On second thought, I believe that for the opening of files you need some other service, parallel to DataAccessor, that is also scheme-specific and that takes care of opening the files. Reasons:

  • DataAccessors actually retrieve the files, which is not necessary for some

file openers. For example, for opening a local file you can instruct Windows to do just that. Similarly, a web page can be retrieved and shown by a webbrowser, there is no need for us to retrieve the contents and feed it to the browser.

  • There may be several alternative ways of opening a resource. For example,

the java.net JDIC project contains functionality for opening files and webpages, whereas we have our own classes to do that.

This may be a good reason to decouple this functionality from the DataAccessor and run it in parallel.

The use of RDF

We should discuss where and how RDF is used in this framework. In previous email discussions we already thought about using RDF as a way to let an Extractor output its extracted information, because of the flexibility it provides:

  • no assumption on what the metadata looks like, can be very simple or very

complex

  • easy to store in RDF stores, no transformation necessary (provided that

you have named graphs support)

The same technique could also be used in the DataObjects, which now use a Map with dedicated keys, defined per DataObject type. I would be in favour of changing this to "something RDF", as it considerably eases development.

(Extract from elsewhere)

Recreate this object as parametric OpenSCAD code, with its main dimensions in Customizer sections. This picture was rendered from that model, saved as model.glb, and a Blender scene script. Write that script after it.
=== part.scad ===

Leo came up with an idea that allows delivering RDF while at the same time providing a simpler interface to programmers not knowledgeable in RDF. The idea is to create a class that implements both the org.openrdf.model.Graph interface as well as the java.util.Map interface. The effect of

result.put(authorURI, "chris");

with the authorURI being equal to the URI of the author predicate, would then be equal to

result.add(documentURI, authorURI, "chris");

I.e., you can use the Map methods to insert simple resource-predicate-literal statements (the majority), which is simple to document and understand, whereas people who know what they are doing can also add arbitrary RDF statements.